Miffy is soooo cute! She can come bring me some Easter eggs! <3


----------



## Romad (Jun 28, 2009)

Daw!!! Cute cute bunny. Happy Easter to you too.


----------



## Artemis (Mar 9, 2013)

Adorable!


----------



## cookiemonster3180 (Mar 6, 2013)

Awwww! That's adorable!


----------



## cookiemonster3180 (Mar 6, 2013)

That's my bunny Cleo!


----------



## Indigo Betta (Sep 27, 2012)

cookiemonster3180 said:


> That's my bunny Cleo!


aww Cleo is a very pretty bunny, he looks like he enjoys a bit of reading.


----------



## Elsewhere (Dec 30, 2012)

Cuteness overload... I can't handle it!


----------



## cookiemonster3180 (Mar 6, 2013)

And this is my other bunny! Her name is teddy!


----------



## cookiemonster3180 (Mar 6, 2013)

And Cleo and Teddy had children!

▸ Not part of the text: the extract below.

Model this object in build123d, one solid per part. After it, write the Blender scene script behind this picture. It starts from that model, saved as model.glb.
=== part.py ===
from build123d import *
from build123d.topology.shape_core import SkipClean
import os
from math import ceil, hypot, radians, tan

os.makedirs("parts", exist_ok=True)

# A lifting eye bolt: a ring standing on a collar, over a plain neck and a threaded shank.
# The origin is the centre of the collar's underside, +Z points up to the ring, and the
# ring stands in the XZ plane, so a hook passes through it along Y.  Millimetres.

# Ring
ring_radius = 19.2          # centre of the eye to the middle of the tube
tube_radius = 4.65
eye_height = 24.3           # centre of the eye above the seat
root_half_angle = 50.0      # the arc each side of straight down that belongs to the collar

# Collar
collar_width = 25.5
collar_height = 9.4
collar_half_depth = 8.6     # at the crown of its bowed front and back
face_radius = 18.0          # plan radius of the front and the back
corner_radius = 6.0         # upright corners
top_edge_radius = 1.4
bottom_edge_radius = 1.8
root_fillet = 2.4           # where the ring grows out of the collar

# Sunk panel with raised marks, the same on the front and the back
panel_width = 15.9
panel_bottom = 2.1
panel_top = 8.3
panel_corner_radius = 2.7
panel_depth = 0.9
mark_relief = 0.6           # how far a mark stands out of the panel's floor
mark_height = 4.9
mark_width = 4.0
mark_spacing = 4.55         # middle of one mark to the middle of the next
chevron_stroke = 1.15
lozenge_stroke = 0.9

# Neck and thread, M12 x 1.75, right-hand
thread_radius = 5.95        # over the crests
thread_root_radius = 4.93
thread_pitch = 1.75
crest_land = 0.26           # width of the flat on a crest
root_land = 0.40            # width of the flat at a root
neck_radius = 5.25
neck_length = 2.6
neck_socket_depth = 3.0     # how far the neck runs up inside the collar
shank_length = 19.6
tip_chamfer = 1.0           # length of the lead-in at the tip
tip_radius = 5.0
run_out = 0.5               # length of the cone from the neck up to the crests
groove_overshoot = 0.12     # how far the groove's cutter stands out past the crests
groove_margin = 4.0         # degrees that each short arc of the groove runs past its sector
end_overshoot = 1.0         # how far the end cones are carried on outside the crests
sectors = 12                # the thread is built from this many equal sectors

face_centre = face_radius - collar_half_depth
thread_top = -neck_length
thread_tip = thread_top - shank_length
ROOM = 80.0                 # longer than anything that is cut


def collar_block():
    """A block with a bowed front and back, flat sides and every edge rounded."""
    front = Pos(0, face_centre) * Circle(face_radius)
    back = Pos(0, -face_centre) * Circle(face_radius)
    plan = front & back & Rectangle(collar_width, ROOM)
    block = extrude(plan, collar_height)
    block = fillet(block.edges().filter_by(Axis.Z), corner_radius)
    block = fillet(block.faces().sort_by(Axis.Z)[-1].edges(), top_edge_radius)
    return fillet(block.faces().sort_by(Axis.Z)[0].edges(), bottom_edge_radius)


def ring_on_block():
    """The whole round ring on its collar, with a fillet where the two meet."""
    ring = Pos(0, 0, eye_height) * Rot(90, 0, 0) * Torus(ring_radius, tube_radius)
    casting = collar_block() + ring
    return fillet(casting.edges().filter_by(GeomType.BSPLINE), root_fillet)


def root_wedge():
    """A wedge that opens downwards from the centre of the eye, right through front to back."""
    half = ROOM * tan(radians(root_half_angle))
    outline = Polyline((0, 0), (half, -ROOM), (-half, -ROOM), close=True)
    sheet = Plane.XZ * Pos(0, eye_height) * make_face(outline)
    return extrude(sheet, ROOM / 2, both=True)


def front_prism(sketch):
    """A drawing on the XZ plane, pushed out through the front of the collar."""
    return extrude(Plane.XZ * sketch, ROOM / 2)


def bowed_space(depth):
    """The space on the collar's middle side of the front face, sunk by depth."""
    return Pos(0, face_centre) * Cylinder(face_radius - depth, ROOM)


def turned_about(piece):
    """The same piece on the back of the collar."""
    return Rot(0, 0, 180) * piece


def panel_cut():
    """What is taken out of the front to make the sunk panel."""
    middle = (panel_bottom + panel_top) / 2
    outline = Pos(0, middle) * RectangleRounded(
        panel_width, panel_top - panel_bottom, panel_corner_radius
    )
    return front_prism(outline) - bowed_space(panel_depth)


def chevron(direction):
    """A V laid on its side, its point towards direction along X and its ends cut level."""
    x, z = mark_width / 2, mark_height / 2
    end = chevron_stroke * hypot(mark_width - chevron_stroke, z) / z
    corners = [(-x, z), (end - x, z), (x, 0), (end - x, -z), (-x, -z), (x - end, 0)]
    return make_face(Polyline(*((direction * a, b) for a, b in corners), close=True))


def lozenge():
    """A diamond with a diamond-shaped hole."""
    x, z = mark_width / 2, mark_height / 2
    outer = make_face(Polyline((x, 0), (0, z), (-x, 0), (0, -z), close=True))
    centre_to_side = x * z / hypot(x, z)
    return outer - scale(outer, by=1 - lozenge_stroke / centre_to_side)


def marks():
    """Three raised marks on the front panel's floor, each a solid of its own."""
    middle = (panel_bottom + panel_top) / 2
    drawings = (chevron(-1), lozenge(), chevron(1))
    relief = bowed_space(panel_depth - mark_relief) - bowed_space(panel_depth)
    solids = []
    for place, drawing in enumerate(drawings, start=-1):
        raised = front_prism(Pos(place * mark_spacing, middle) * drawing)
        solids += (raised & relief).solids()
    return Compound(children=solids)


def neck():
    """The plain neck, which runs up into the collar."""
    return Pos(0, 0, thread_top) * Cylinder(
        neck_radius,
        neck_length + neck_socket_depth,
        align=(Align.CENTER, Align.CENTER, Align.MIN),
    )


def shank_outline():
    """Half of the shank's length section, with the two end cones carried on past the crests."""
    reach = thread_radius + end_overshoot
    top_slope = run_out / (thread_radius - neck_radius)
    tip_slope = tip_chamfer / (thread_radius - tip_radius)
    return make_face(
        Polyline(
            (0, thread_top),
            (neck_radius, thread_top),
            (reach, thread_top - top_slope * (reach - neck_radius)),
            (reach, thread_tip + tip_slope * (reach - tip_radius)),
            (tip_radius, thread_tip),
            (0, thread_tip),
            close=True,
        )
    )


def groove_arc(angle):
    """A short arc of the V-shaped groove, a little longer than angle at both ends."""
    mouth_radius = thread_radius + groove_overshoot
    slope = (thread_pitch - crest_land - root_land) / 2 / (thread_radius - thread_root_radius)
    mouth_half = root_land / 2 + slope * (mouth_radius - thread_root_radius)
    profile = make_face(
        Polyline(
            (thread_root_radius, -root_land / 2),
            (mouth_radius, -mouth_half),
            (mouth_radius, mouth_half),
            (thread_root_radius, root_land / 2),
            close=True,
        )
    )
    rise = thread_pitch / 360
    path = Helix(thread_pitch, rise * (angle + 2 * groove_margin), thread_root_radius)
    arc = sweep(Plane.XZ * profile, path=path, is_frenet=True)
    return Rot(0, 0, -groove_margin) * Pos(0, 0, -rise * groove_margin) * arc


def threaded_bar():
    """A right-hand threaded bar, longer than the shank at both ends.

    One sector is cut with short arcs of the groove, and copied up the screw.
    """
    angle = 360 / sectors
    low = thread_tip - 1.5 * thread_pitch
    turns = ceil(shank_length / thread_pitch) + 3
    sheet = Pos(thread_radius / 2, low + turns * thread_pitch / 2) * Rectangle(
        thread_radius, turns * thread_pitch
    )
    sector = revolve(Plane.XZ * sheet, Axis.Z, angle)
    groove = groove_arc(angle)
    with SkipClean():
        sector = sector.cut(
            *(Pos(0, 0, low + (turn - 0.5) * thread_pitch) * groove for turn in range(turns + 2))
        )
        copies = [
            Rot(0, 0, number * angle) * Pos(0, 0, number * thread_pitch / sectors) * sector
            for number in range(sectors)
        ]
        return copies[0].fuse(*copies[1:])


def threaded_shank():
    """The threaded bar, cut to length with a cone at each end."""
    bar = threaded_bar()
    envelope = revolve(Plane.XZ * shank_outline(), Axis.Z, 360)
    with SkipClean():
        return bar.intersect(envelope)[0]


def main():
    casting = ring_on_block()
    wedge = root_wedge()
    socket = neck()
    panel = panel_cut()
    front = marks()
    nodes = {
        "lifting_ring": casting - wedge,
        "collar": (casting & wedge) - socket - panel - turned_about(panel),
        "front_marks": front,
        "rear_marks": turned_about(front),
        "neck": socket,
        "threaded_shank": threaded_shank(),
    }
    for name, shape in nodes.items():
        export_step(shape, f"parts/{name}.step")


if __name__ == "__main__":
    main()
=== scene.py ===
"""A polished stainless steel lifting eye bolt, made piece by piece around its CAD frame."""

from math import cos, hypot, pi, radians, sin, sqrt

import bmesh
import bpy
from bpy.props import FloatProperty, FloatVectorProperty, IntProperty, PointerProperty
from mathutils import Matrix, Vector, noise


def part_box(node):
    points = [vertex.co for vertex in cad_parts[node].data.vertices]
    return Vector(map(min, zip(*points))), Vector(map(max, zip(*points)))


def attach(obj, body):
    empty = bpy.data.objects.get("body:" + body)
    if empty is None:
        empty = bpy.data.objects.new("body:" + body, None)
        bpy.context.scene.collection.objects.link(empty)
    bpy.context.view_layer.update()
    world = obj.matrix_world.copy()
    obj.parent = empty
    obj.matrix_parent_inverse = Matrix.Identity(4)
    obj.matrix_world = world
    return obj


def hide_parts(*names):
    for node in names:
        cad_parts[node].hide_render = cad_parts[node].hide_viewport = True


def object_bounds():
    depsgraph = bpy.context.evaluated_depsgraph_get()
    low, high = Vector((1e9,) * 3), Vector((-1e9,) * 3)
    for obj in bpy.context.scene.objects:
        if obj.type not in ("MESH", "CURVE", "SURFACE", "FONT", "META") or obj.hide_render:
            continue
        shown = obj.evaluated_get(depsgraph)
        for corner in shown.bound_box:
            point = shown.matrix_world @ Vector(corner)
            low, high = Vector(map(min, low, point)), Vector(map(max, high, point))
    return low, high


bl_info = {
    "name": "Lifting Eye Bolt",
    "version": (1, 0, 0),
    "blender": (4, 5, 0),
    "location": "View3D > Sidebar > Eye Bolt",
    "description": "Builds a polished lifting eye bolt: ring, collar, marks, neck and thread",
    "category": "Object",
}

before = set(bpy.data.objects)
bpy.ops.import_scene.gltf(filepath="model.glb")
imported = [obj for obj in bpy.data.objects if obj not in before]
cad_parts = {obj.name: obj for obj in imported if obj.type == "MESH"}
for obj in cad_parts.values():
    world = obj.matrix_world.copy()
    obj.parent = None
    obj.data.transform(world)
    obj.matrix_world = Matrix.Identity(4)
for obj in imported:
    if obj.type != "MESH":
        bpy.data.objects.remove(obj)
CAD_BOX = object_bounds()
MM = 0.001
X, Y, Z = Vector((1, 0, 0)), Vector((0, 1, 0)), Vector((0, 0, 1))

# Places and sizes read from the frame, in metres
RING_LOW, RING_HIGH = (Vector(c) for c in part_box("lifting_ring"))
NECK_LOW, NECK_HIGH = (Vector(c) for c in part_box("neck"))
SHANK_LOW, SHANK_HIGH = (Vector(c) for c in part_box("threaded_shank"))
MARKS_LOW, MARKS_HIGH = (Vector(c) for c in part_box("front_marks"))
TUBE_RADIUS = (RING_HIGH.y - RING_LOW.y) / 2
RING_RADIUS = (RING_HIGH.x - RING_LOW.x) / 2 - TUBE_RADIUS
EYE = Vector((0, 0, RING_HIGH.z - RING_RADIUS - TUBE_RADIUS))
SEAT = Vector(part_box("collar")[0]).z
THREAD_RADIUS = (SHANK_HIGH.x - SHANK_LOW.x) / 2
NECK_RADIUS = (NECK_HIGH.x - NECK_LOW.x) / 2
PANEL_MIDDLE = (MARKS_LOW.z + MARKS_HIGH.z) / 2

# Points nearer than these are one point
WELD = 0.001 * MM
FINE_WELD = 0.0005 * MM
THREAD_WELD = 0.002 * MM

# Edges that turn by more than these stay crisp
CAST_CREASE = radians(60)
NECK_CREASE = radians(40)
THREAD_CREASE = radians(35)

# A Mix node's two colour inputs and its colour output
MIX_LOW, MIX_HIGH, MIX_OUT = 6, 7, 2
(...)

The white one is Sugar, brown is Pepper, and black and white is Pieper(my friend named her)


----------



## Indigo Betta (Sep 27, 2012)

OMG, they are all so cute! ❤ More Bunnies please!!!

Here's some more of Miffy.


----------



## thekinetic (May 22, 2012)

Well I hope yall are happy this thread is so sweet it gave me a cavity! :3


----------